## CAD and scene scripts:
****************************************

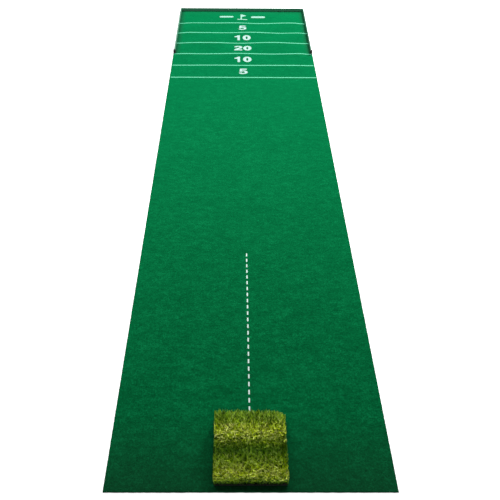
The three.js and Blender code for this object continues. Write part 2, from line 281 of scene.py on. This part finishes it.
def felt_material():
    """Needle-punched felt: matted fibres, tuftier towards the player, with painted shade by the near edge and
    painted rail shadows.
    """
    felt = Shader("felt", {"Roughness": 1.0, "Specular IOR Level": 0.0, "Sheen Weight": 0.155,
                           "Sheen Roughness": 0.6, "Sheen Tint": (0.0, 0.9, 0.36, 1)})
    fibre = felt.noise(1.8 * MM, 4, 0.7, 1.5)
    fleck = felt.noise(5.0 * MM, 3, 0.65, 0.8)
    tuft = felt.noise(13 * MM, 3, 0.6, place=felt.stretched(0.5, 1, 1))
    mottle = felt.noise(45 * MM, 4, 0.6, place=felt.stretched(0.4, 1, 1))
    broad = felt.noise(300 * MM, 2)
    place = felt.node("SeparateXYZ", {0: felt.place})
    along = place.outputs["Y"]
    uneven = felt.total([(fibre, 0.8), (fleck, 1.3), (tuft, 0.65), (mottle, 0.2), (broad, 0.12)], 0.0)
    towards_player = felt.span(along, FAR_EDGE, NEAR_EDGE)
    trodden = felt.maths("ADD", 0.42, felt.maths("MULTIPLY", towards_player, 0.68))
    shade = felt.maths("ADD", felt.maths("MULTIPLY", uneven, trodden), 0.5)
    green = felt.ramp(shade, [(0.0, (0.0005, 0.012, 0.003)), (0.5, (0.0007, 0.049, 0.0133)),
                              (1.0, (0.0028, 0.119, 0.0385))])
    stray = felt.ramp(felt.noise(3.1 * MM, 2, 0.5, 2.5), [(0.62, (0, 0, 0)), (0.72, (1, 1, 1))])
    tangled = felt.mix(felt.maths("MULTIPLY", stray, 0.3), green, (0.006, 0.074, 0.0245, 1))
    # painted shade: the felt is painted darker towards the near edge
    near_shade = felt.maths("MULTIPLY", felt.span(along, NEAR_EDGE + NEAR_SHADE_REACH, NEAR_EDGE), 0.56)
    # painted shadow of the rails: the felt is painted darker beside the side rails in the bay and before the
    # back rail
    from_middle = felt.maths("ABSOLUTE", place.outputs["X"], 0.0)
    beside = felt.span(from_middle, BAY_SIDE - RAIL_SHADE_WIDTH, BAY_SIDE)
    in_bay = felt.span(along, BAY_FRONT - 10 * MM, BAY_FRONT + 20 * MM)
    back_rail_shade = felt.maths("MULTIPLY", felt.span(along, BAY_BACK - 2 * RAIL_SHADE_WIDTH, BAY_BACK), 0.4)
    side_rail_shade = felt.maths("MULTIPLY", felt.maths("MULTIPLY", beside, in_bay), 0.95)
    rail_shade = felt.maths("MAXIMUM", side_rail_shade, back_rail_shade)
    near_shaded = felt.mix(near_shade, tangled, (0.0037, 0.0085, 0.0038, 1))
    felt.colour(felt.mix(rail_shade, near_shaded, (0.005, 0.015, 0.008, 1)))
    felt.bump(felt.total([(fibre, 0.8), (fleck, 0.8), (tuft, 0.5)], 0.5), 1.3 * MM, 0.8)
    return felt.material


def rubber_material(name, grain):
    """Black sheet rubber with a pebbled underside, dusty in places."""
    rubber = Shader(name, {"Roughness": 0.85, "Specular IOR Level": 0.3})
    pebble = rubber.cells(grain)
    dust = rubber.noise(60 * MM, 5, 0.65)
    fine = rubber.noise(0.8 * MM, 3)
    shade = rubber.total([(dust, 0.8), (fine, 0.4)], 0.4)
    rubber.colour(rubber.ramp(shade, [(0.1, (0.003, 0.0032, 0.0035)), (0.9, (0.014, 0.0145, 0.014))]))
    rubber.roughness(dust, 0.78, 0.95)
    rubber.bump(rubber.total([(pebble, 1.0), (fine, 0.3)], 0.5), 0.5 * MM, 0.8)
    return rubber.material


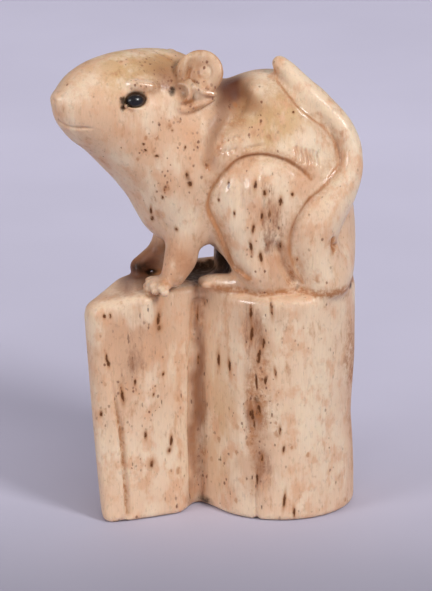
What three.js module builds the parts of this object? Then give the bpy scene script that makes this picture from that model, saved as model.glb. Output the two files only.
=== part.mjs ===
// A netsuke: a rat crouching on an upright two-lobed block, carved from one piece of bone,
// with two inlaid black eyes.
// Millimetres, +Z up. The origin is in the middle of the block's flat foot. The rat faces -X,
// and its near side, the side it shows, faces -Y.
//
// The carving is one solid. It is described by a field, the distance to its surface in
// millimetres and negative inside, which is built up from eggs, limbs and prisms the way a
// carver works: rough masses first, then limbs, then lines. The field's zero surface is then
// turned into triangles.

import * as THREE from 'three';
import { edgeTable, triTable } from 'three/addons/objects/MarchingCubes.js';
import { SimplifyModifier } from 'three/addons/modifiers/SimplifyModifier.js';

// ---------------------------------------------------------------- driving dimensions

const blockHeight = 24;
const blockEdgeRounding = 0.8;
const blockEndRounding = 1.7;
const rightLobeCentre = [6.2, 0];
const rightLobeRadius = 7.75;
const lobeBlend = 3.2;

const headCentre = [-7.0, -0.4, 43.1];
const headTurn = 24;
const headPitch = 0;
const eyeForward = 3.7;
const eyeUp = 1.55;
const eyeSetBack = 0.45;
const eyeLength = 2.1;
const eyeHeight = 1.45;
const eyeDepth = 1.6;
const eyeGap = 0.15;
const earRadius = 2.4;
const earThickness = 0.8;
const lineDepth = 0.3;

const carvingTriangles = 9300;
const gridStep = 0.3;

// ---------------------------------------------------------------- working with fields

const mix = (from, to, share) => from + (to - from) * share;
const clamp01 = (value) => Math.min(Math.max(value, 0), 1);
const radians = THREE.MathUtils.degToRad;

function easeBetween(start, end, value) {
  const share = clamp01((value - start) / (end - start));
  return share * share * (3 - 2 * share);
}

// Joins two solids with a fillet of about the given reach.
function join(first, second, reach) {
  const overlap = Math.max(reach - Math.abs(first - second), 0) / reach;
  return Math.min(first, second) - overlap * overlap * reach / 4;
}

// Cuts the second solid out of the first, with an edge softened over the given reach.
const cut = (first, second, reach) => -join(-first, second, reach);

// Keeps what both solids share, with an edge softened over the given reach.
const share = (first, second, reach) => -join(-first, -second, reach);

// An egg with three radii, turned about Z, then tilted about Y, then rolled about X, in degrees.
function egg(centre, radii, turn = 0, tilt = 0, roll = 0) {
  const euler = new THREE.Euler(radians(roll), radians(tilt), radians(turn), 'ZYX');
  const back = new THREE.Matrix4().makeRotationFromEuler(euler).transpose().elements;
  const [rx, ry, rz] = radii;
  const deepest = -Math.min(rx, ry, rz);
  return (x, y, z) => {
    const dx = x - centre[0];
    const dy = y - centre[1];
    const dz = z - centre[2];
    const u = (back[0] * dx + back[4] * dy + back[8] * dz) / rx;
    const v = (back[1] * dx + back[5] * dy + back[9] * dz) / ry;
    const w = (back[2] * dx + back[6] * dy + back[10] * dz) / rz;
    const ratio = Math.sqrt(u * u + v * v + w * w);
    const slope = Math.sqrt((u / rx) ** 2 + (v / ry) ** 2 + (w / rz) ** 2);
    return slope === 0 ? deepest : ratio * (ratio - 1) / slope;
  };
}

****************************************

Take the listing above and set it down exactly.

## OUTPUT FOR THIS TASK:
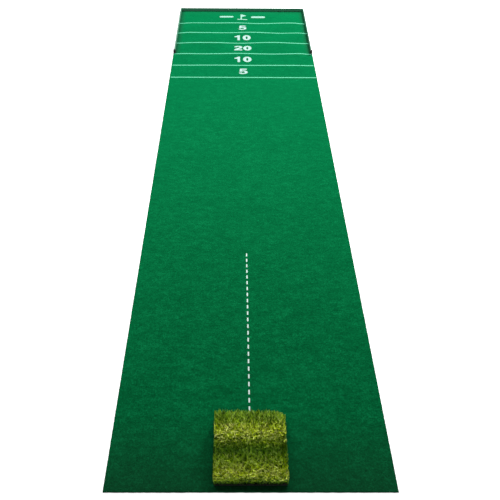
The three.js and Blender code for this object continues. Write part 2, from line 281 of scene.py on. This part finishes it.
def felt_material():
    """Needle-punched felt: matted fibres, tuftier towards the player, with painted shade by the near edge and
    painted rail shadows.
    """
    felt = Shader("felt", {"Roughness": 1.0, "Specular IOR Level": 0.0, "Sheen Weight": 0.155,
                           "Sheen Roughness": 0.6, "Sheen Tint": (0.0, 0.9, 0.36, 1)})
    fibre = felt.noise(1.8 * MM, 4, 0.7, 1.5)
    fleck = felt.noise(5.0 * MM, 3, 0.65, 0.8)
    tuft = felt.noise(13 * MM, 3, 0.6, place=felt.stretched(0.5, 1, 1))
    mottle = felt.noise(45 * MM, 4, 0.6, place=felt.stretched(0.4, 1, 1))
    broad = felt.noise(300 * MM, 2)
    place = felt.node("SeparateXYZ", {0: felt.place})
    along = place.outputs["Y"]
    uneven = felt.total([(fibre, 0.8), (fleck, 1.3), (tuft, 0.65), (mottle, 0.2), (broad, 0.12)], 0.0)
    towards_player = felt.span(along, FAR_EDGE, NEAR_EDGE)
    trodden = felt.maths("ADD", 0.42, felt.maths("MULTIPLY", towards_player, 0.68))
    shade = felt.maths("ADD", felt.maths("MULTIPLY", uneven, trodden), 0.5)
    green = felt.ramp(shade, [(0.0, (0.0005, 0.012, 0.003)), (0.5, (0.0007, 0.049, 0.0133)),
                              (1.0, (0.0028, 0.119, 0.0385))])
    stray = felt.ramp(felt.noise(3.1 * MM, 2, 0.5, 2.5), [(0.62, (0, 0, 0)), (0.72, (1, 1, 1))])
    tangled = felt.mix(felt.maths("MULTIPLY", stray, 0.3), green, (0.006, 0.074, 0.0245, 1))
    # painted shade: the felt is painted darker towards the near edge
    near_shade = felt.maths("MULTIPLY", felt.span(along, NEAR_EDGE + NEAR_SHADE_REACH, NEAR_EDGE), 0.56)
    # painted shadow of the rails: the felt is painted darker beside the side rails in the bay and before the
    # back rail
    from_middle = felt.maths("ABSOLUTE", place.outputs["X"], 0.0)
    beside = felt.span(from_middle, BAY_SIDE - RAIL_SHADE_WIDTH, BAY_SIDE)
    in_bay = felt.span(along, BAY_FRONT - 10 * MM, BAY_FRONT + 20 * MM)
    back_rail_shade = felt.maths("MULTIPLY", felt.span(along, BAY_BACK - 2 * RAIL_SHADE_WIDTH, BAY_BACK), 0.4)
    side_rail_shade = felt.maths("MULTIPLY", felt.maths("MULTIPLY", beside, in_bay), 0.95)
    rail_shade = felt.maths("MAXIMUM", side_rail_shade, back_rail_shade)
    near_shaded = felt.mix(near_shade, tangled, (0.0037, 0.0085, 0.0038, 1))
    felt.colour(felt.mix(rail_shade, near_shaded, (0.005, 0.015, 0.008, 1)))
    felt.bump(felt.total([(fibre, 0.8), (fleck, 0.8), (tuft, 0.5)], 0.5), 1.3 * MM, 0.8)
    return felt.material


def rubber_material(name, grain):
    """Black sheet rubber with a pebbled underside, dusty in places."""
    rubber = Shader(name, {"Roughness": 0.85, "Specular IOR Level": 0.3})
    pebble = rubber.cells(grain)
    dust = rubber.noise(60 * MM, 5, 0.65)
    fine = rubber.noise(0.8 * MM, 3)
    shade = rubber.total([(dust, 0.8), (fine, 0.4)], 0.4)
    rubber.colour(rubber.ramp(shade, [(0.1, (0.003, 0.0032, 0.0035)), (0.9, (0.014, 0.0145, 0.014))]))
    rubber.roughness(dust, 0.78, 0.95)
    rubber.bump(rubber.total([(pebble, 1.0), (fine, 0.3)], 0.5), 0.5 * MM, 0.8)
    return rubber.material


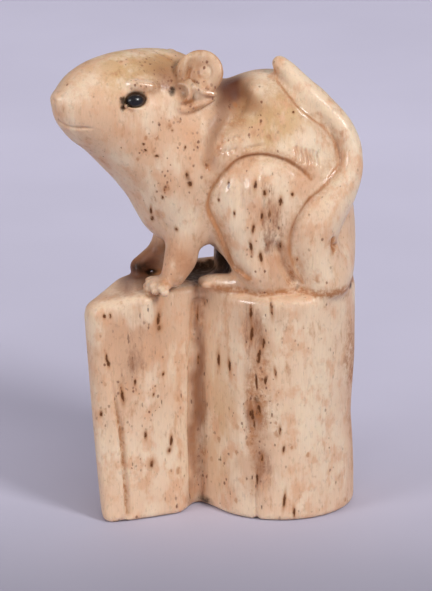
What three.js module builds the parts of this object? Then give the bpy scene script that makes this picture from that model, saved as model.glb. Output the two files only.
=== part.mjs ===
// A netsuke: a rat crouching on an upright two-lobed block, carved from one piece of bone,
// with two inlaid black eyes.
// Millimetres, +Z up. The origin is in the middle of the block's flat foot. The rat faces -X,
// and its near side, the side it shows, faces -Y.
//
// The carving is one solid. It is described by a field, the distance to its surface in
// millimetres and negative inside, which is built up from eggs, limbs and prisms the way a
// carver works: rough masses first, then limbs, then lines. The field's zero surface is then
// turned into triangles.

import * as THREE from 'three';
import { edgeTable, triTable } from 'three/addons/objects/MarchingCubes.js';
import { SimplifyModifier } from 'three/addons/modifiers/SimplifyModifier.js';

// ---------------------------------------------------------------- driving dimensions

const blockHeight = 24;
const blockEdgeRounding = 0.8;
const blockEndRounding = 1.7;
const rightLobeCentre = [6.2, 0];
const rightLobeRadius = 7.75;
const lobeBlend = 3.2;

const headCentre = [-7.0, -0.4, 43.1];
const headTurn = 24;
const headPitch = 0;
const eyeForward = 3.7;
const eyeUp = 1.55;
const eyeSetBack = 0.45;
const eyeLength = 2.1;
const eyeHeight = 1.45;
const eyeDepth = 1.6;
const eyeGap = 0.15;
const earRadius = 2.4;
const earThickness = 0.8;
const lineDepth = 0.3;

const carvingTriangles = 9300;
const gridStep = 0.3;

// ---------------------------------------------------------------- working with fields

const mix = (from, to, share) => from + (to - from) * share;
const clamp01 = (value) => Math.min(Math.max(value, 0), 1);
const radians = THREE.MathUtils.degToRad;

function easeBetween(start, end, value) {
  const share = clamp01((value - start) / (end - start));
  return share * share * (3 - 2 * share);
}

// Joins two solids with a fillet of about the given reach.
function join(first, second, reach) {
  const overlap = Math.max(reach - Math.abs(first - second), 0) / reach;
  return Math.min(first, second) - overlap * overlap * reach / 4;
}

// Cuts the second solid out of the first, with an edge softened over the given reach.
const cut = (first, second, reach) => -join(-first, second, reach);

// Keeps what both solids share, with an edge softened over the given reach.
const share = (first, second, reach) => -join(-first, -second, reach);

// An egg with three radii, turned about Z, then tilted about Y, then rolled about X, in degrees.
function egg(centre, radii, turn = 0, tilt = 0, roll = 0) {
  const euler = new THREE.Euler(radians(roll), radians(tilt), radians(turn), 'ZYX');
  const back = new THREE.Matrix4().makeRotationFromEuler(euler).transpose().elements;
  const [rx, ry, rz] = radii;
  const deepest = -Math.min(rx, ry, rz);
  return (x, y, z) => {
    const dx = x - centre[0];
    const dy = y - centre[1];
    const dz = z - centre[2];
    const u = (back[0] * dx + back[4] * dy + back[8] * dz) / rx;
    const v = (back[1] * dx + back[5] * dy + back[9] * dz) / ry;
    const w = (back[2] * dx + back[6] * dy + back[10] * dz) / rz;
    const ratio = Math.sqrt(u * u + v * v + w * w);
    const slope = Math.sqrt((u / rx) ** 2 + (v / ry) ** 2 + (w / rz) ** 2);
    return slope === 0 ? deepest : ratio * (ratio - 1) / slope;
  };
}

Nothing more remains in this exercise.